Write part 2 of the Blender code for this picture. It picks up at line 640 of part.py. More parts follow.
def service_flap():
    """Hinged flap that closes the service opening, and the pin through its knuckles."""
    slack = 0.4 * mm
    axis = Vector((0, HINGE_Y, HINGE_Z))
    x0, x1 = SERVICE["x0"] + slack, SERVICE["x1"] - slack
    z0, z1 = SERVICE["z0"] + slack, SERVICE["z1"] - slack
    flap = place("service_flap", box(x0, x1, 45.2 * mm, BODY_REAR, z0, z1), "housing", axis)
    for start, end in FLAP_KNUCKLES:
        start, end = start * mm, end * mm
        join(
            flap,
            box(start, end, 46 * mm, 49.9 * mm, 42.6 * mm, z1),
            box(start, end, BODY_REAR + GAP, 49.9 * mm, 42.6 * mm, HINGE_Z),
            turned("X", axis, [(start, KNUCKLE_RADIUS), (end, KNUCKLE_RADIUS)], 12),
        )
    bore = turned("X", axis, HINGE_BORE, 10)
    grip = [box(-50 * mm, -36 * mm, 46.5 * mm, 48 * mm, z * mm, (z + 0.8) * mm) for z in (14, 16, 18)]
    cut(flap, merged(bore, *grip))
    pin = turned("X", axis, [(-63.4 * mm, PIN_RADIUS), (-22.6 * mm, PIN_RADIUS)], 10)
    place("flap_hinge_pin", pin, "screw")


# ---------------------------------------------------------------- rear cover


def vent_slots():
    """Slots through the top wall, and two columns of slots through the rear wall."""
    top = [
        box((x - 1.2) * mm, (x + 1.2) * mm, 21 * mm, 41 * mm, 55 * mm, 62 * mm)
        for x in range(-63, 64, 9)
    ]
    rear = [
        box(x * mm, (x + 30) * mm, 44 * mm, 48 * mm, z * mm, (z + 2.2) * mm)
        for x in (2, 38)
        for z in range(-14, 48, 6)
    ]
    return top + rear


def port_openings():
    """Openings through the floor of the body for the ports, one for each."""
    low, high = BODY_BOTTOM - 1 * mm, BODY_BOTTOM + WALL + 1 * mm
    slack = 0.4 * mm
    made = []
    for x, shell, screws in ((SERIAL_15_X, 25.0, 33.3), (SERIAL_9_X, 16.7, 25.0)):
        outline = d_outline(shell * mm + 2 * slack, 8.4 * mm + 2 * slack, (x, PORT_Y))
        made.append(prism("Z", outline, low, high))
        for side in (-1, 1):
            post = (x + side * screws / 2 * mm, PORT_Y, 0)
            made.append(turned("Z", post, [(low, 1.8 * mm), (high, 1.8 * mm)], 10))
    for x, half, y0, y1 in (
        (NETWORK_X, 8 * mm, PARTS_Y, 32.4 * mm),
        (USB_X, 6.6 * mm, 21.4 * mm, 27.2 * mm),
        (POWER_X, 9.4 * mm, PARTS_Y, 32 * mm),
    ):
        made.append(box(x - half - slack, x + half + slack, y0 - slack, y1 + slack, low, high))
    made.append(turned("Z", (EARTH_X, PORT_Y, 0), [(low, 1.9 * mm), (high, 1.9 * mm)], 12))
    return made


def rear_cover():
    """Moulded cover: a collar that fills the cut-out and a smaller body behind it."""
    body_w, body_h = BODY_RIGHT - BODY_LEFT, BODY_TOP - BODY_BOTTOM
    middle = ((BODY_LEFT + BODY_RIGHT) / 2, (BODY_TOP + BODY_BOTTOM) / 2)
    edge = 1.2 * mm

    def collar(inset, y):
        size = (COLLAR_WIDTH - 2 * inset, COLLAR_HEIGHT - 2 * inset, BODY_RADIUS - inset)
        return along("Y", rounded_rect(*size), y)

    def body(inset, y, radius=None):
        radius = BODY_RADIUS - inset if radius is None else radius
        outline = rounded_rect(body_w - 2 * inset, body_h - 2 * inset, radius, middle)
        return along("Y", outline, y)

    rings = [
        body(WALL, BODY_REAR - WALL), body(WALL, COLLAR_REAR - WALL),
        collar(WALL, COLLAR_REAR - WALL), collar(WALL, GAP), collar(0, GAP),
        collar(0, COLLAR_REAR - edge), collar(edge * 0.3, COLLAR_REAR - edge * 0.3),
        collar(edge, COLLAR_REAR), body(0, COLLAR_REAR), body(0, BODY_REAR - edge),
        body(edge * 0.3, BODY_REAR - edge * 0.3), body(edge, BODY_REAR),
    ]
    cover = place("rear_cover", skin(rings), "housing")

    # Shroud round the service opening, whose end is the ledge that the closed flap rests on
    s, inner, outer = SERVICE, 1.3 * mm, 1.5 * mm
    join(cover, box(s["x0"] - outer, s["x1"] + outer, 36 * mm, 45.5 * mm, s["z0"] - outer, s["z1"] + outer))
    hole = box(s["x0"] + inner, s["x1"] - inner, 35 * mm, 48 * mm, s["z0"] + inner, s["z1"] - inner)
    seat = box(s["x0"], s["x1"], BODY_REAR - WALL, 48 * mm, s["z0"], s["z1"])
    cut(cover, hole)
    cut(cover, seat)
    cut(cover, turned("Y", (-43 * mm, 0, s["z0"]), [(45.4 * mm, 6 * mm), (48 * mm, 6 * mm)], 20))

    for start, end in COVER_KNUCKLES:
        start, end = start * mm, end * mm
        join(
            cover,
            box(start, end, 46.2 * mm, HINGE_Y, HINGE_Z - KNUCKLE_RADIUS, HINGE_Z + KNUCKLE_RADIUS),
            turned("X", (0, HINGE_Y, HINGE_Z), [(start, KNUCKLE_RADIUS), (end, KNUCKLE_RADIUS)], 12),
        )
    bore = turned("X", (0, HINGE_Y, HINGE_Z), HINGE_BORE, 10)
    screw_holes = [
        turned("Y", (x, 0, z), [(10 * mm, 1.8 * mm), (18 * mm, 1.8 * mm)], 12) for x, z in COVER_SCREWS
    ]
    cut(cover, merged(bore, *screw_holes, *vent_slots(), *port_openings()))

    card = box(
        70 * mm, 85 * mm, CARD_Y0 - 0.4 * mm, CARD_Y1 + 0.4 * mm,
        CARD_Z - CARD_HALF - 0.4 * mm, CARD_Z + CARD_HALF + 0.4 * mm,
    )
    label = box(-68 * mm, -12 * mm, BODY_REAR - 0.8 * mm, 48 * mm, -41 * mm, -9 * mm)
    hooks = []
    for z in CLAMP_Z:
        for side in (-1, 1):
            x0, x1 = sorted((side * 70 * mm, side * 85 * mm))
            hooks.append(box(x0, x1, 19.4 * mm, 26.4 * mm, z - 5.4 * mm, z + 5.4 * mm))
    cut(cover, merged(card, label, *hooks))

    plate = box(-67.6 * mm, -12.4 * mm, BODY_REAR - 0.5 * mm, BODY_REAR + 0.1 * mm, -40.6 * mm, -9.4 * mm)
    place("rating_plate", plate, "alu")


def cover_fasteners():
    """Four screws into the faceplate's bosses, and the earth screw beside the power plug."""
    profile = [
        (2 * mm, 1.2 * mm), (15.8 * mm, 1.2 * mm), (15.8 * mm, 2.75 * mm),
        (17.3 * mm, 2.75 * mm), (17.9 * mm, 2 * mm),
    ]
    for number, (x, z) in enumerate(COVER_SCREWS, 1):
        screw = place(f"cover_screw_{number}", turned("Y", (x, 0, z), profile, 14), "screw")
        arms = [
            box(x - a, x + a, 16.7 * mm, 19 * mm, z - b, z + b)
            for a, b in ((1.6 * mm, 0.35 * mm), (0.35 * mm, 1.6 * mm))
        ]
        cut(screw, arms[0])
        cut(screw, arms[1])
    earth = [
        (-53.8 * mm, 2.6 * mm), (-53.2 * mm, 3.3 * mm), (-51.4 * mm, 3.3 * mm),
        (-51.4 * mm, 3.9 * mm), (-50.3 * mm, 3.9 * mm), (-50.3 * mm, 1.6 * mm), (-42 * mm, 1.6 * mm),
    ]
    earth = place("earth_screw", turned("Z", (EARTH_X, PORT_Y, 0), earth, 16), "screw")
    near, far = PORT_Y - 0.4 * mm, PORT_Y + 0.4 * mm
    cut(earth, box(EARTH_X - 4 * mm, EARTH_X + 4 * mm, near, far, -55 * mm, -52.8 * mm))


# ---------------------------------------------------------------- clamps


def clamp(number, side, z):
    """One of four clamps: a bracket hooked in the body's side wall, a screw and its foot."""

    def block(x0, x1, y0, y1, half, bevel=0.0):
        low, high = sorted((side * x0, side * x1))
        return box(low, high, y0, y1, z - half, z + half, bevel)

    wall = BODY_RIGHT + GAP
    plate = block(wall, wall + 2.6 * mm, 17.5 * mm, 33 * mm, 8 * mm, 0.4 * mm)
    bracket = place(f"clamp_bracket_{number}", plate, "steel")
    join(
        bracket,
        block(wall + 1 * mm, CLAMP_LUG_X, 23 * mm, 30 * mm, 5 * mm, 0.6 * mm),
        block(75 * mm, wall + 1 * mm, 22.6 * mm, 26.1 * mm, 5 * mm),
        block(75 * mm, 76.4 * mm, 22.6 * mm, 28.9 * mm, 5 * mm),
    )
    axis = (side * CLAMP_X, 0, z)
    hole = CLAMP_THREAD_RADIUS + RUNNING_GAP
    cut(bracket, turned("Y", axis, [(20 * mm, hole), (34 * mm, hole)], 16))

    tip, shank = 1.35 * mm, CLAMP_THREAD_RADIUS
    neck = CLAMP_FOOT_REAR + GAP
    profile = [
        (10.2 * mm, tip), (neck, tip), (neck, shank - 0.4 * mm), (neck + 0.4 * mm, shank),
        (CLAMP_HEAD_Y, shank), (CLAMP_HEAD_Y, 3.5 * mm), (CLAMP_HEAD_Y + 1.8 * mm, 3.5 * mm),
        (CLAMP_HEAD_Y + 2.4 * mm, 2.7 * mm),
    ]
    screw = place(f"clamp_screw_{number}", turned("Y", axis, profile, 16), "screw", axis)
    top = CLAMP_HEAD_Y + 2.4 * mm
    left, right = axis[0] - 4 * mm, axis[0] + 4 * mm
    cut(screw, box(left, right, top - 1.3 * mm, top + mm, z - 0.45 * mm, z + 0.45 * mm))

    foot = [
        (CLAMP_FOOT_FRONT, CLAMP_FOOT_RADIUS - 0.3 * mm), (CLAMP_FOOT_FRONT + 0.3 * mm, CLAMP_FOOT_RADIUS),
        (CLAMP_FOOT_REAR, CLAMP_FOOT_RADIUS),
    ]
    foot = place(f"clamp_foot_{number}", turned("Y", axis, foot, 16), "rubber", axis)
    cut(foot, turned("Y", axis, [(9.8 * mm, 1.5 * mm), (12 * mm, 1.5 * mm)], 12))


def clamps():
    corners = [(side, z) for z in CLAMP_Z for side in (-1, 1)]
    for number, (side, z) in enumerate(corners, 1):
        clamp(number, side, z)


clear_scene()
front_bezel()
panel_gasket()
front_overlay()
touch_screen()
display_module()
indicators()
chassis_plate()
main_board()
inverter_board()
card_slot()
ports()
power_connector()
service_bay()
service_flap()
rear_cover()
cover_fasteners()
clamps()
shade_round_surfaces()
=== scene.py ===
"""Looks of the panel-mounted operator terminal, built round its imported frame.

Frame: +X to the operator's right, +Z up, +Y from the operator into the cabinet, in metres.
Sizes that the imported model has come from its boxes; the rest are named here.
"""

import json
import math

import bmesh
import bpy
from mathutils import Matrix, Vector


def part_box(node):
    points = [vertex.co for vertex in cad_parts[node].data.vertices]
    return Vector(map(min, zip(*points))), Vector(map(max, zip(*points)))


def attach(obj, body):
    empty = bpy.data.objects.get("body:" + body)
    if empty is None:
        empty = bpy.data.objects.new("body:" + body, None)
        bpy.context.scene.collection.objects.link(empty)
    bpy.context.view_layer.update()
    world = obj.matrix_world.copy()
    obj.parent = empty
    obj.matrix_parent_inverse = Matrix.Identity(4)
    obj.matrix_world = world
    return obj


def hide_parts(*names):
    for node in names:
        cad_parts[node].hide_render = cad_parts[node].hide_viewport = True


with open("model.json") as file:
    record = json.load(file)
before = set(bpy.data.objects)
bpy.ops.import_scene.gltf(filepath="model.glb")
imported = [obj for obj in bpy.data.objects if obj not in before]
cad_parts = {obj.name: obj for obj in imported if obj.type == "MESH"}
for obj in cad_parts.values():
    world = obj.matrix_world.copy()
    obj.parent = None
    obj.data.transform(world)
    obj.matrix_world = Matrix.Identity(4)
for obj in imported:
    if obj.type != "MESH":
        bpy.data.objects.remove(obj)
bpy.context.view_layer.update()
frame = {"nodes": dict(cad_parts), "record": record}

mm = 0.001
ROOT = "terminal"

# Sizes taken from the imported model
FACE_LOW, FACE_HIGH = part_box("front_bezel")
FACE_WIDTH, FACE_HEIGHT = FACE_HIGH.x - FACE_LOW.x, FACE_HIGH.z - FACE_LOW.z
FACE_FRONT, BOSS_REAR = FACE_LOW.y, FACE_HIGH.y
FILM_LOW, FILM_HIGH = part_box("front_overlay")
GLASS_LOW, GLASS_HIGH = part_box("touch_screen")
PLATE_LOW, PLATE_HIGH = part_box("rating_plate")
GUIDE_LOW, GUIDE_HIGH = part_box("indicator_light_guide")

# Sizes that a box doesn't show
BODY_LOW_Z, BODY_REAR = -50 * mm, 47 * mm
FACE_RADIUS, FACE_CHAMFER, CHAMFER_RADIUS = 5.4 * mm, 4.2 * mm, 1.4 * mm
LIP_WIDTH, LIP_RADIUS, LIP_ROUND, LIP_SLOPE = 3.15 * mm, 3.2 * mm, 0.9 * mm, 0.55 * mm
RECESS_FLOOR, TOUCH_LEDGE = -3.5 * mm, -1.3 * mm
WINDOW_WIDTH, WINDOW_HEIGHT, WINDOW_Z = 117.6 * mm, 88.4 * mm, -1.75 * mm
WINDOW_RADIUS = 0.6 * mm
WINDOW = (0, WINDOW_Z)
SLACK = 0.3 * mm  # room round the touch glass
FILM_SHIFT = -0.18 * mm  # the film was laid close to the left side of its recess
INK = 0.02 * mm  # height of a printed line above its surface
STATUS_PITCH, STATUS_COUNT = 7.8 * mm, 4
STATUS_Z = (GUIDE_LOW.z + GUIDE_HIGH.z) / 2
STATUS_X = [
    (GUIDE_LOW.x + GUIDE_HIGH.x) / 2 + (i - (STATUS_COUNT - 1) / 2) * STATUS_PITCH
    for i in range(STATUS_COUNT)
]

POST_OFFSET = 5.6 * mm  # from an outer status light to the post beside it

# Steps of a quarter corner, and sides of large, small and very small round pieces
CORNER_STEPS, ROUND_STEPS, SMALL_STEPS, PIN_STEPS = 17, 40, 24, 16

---

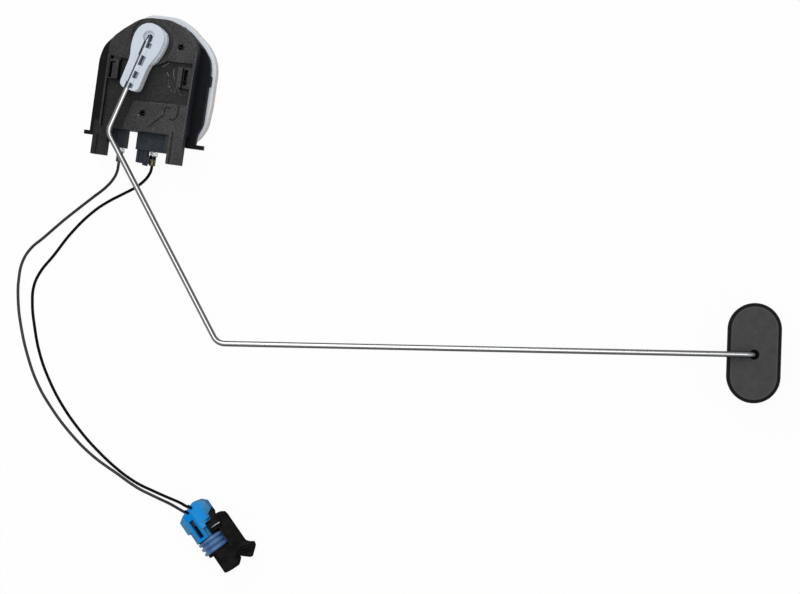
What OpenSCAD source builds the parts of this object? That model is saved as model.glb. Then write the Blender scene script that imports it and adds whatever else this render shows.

==

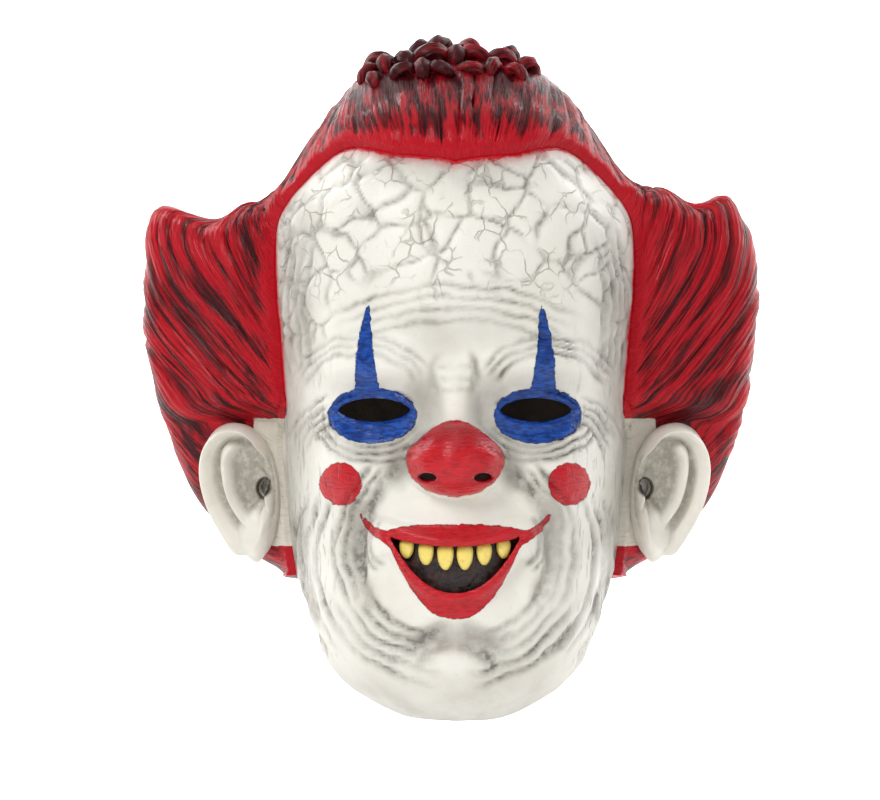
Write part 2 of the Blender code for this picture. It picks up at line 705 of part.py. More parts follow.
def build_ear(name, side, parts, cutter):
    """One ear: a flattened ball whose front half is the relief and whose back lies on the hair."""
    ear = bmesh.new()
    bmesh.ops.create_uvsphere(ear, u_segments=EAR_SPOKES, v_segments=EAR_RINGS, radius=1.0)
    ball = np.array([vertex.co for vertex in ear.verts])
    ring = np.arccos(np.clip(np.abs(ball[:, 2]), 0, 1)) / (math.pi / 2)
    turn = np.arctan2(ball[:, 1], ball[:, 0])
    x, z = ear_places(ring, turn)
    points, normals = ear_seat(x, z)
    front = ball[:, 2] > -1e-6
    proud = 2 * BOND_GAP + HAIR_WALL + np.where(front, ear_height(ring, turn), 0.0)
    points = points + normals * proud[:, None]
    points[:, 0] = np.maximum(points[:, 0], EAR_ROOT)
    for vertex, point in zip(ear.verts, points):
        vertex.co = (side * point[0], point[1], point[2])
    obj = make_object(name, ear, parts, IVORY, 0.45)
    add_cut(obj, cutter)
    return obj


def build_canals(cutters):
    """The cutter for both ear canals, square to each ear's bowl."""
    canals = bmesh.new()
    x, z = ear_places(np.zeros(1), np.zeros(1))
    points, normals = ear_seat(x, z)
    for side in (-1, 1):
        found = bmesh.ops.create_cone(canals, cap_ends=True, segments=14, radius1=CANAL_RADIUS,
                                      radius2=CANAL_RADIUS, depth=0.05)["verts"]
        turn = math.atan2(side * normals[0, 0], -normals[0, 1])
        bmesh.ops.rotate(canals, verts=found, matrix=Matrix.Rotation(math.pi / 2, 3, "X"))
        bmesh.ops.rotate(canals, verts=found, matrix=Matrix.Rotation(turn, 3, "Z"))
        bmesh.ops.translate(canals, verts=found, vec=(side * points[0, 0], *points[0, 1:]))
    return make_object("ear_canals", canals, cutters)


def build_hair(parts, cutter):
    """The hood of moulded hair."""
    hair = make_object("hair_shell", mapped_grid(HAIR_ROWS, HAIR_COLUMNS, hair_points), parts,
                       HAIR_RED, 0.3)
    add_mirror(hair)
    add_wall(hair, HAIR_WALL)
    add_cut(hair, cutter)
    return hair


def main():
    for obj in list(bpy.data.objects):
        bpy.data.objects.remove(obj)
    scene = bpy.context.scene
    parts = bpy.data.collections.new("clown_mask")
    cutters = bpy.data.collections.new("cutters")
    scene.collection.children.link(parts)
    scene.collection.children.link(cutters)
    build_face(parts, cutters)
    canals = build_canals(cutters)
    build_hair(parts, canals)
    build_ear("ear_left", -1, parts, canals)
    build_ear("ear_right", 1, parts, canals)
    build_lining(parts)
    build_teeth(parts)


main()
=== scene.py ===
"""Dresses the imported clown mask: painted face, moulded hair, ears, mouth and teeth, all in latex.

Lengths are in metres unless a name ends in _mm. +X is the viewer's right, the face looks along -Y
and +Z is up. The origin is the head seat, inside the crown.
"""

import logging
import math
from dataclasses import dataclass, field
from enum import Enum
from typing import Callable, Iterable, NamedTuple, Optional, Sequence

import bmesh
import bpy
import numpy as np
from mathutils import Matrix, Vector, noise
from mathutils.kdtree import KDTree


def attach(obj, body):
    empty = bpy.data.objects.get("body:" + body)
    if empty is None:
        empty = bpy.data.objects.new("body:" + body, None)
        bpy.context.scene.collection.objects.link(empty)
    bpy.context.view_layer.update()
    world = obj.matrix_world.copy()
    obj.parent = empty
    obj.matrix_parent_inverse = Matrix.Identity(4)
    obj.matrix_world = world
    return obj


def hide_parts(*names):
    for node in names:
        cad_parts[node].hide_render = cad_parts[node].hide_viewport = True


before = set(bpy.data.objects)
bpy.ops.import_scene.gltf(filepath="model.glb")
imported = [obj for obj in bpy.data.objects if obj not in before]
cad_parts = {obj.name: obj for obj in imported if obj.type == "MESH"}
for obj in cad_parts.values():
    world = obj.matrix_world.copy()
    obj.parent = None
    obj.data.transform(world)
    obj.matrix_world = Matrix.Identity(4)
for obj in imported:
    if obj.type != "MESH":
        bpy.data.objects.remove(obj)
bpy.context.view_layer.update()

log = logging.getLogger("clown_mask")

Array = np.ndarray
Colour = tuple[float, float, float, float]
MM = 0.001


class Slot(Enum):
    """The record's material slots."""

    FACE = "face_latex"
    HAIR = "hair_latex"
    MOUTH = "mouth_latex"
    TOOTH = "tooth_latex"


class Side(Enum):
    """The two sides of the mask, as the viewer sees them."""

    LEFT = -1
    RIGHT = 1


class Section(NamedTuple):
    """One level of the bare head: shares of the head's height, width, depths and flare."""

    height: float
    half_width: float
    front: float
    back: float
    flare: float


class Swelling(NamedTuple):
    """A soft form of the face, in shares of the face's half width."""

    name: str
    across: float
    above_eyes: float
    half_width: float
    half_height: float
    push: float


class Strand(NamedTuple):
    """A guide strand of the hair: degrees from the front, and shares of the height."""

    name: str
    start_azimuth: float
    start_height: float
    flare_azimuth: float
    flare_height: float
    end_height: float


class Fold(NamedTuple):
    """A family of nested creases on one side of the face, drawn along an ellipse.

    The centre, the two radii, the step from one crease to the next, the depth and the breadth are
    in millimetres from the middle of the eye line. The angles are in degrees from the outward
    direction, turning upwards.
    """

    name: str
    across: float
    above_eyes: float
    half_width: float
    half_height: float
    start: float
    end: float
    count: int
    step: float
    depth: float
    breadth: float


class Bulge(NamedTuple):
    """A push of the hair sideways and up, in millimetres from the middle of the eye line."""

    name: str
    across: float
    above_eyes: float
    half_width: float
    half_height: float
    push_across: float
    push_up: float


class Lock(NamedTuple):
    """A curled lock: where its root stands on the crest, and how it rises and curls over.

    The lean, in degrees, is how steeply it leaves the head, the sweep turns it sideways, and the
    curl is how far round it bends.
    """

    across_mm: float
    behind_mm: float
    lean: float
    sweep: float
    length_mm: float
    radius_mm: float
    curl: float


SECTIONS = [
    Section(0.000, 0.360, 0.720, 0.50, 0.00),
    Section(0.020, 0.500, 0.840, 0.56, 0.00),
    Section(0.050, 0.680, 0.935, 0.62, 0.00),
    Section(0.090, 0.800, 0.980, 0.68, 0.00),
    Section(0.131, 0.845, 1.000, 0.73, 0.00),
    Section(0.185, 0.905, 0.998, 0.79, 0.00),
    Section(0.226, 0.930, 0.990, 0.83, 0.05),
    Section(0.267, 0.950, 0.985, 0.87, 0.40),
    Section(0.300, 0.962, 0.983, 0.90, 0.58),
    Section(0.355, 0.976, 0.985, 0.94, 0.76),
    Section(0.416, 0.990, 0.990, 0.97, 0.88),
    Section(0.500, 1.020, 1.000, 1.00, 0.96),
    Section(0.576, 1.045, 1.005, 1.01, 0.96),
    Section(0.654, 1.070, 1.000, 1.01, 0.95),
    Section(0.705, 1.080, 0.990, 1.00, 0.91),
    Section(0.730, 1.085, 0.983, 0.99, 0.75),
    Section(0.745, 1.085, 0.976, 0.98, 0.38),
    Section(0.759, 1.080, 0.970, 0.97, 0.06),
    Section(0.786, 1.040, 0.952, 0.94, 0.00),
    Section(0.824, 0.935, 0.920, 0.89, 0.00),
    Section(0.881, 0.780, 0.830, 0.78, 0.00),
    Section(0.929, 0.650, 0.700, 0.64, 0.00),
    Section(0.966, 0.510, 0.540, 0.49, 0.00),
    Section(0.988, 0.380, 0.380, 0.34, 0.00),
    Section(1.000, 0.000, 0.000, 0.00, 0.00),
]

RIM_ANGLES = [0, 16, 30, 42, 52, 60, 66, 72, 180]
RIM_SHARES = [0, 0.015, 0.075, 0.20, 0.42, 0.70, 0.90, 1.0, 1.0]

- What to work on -
Give back, word for word, each line from the one containing "640 of part.py. More parts follow." down to the one containing "return top + rear", including those two lines.

- Answer to the exercise -
Write part 2 of the Blender code for this picture. It picks up at line 640 of part.py. More parts follow.
def service_flap():
    """Hinged flap that closes the service opening, and the pin through its knuckles."""
    slack = 0.4 * mm
    axis = Vector((0, HINGE_Y, HINGE_Z))
    x0, x1 = SERVICE["x0"] + slack, SERVICE["x1"] - slack
    z0, z1 = SERVICE["z0"] + slack, SERVICE["z1"] - slack
    flap = place("service_flap", box(x0, x1, 45.2 * mm, BODY_REAR, z0, z1), "housing", axis)
    for start, end in FLAP_KNUCKLES:
        start, end = start * mm, end * mm
        join(
            flap,
            box(start, end, 46 * mm, 49.9 * mm, 42.6 * mm, z1),
            box(start, end, BODY_REAR + GAP, 49.9 * mm, 42.6 * mm, HINGE_Z),
            turned("X", axis, [(start, KNUCKLE_RADIUS), (end, KNUCKLE_RADIUS)], 12),
        )
    bore = turned("X", axis, HINGE_BORE, 10)
    grip = [box(-50 * mm, -36 * mm, 46.5 * mm, 48 * mm, z * mm, (z + 0.8) * mm) for z in (14, 16, 18)]
    cut(flap, merged(bore, *grip))
    pin = turned("X", axis, [(-63.4 * mm, PIN_RADIUS), (-22.6 * mm, PIN_RADIUS)], 10)
    place("flap_hinge_pin", pin, "screw")


# ---------------------------------------------------------------- rear cover


def vent_slots():
    """Slots through the top wall, and two columns of slots through the rear wall."""
    top = [
        box((x - 1.2) * mm, (x + 1.2) * mm, 21 * mm, 41 * mm, 55 * mm, 62 * mm)
        for x in range(-63, 64, 9)
    ]
    rear = [
        box(x * mm, (x + 30) * mm, 44 * mm, 48 * mm, z * mm, (z + 2.2) * mm)
        for x in (2, 38)
        for z in range(-14, 48, 6)
    ]
    return top + rear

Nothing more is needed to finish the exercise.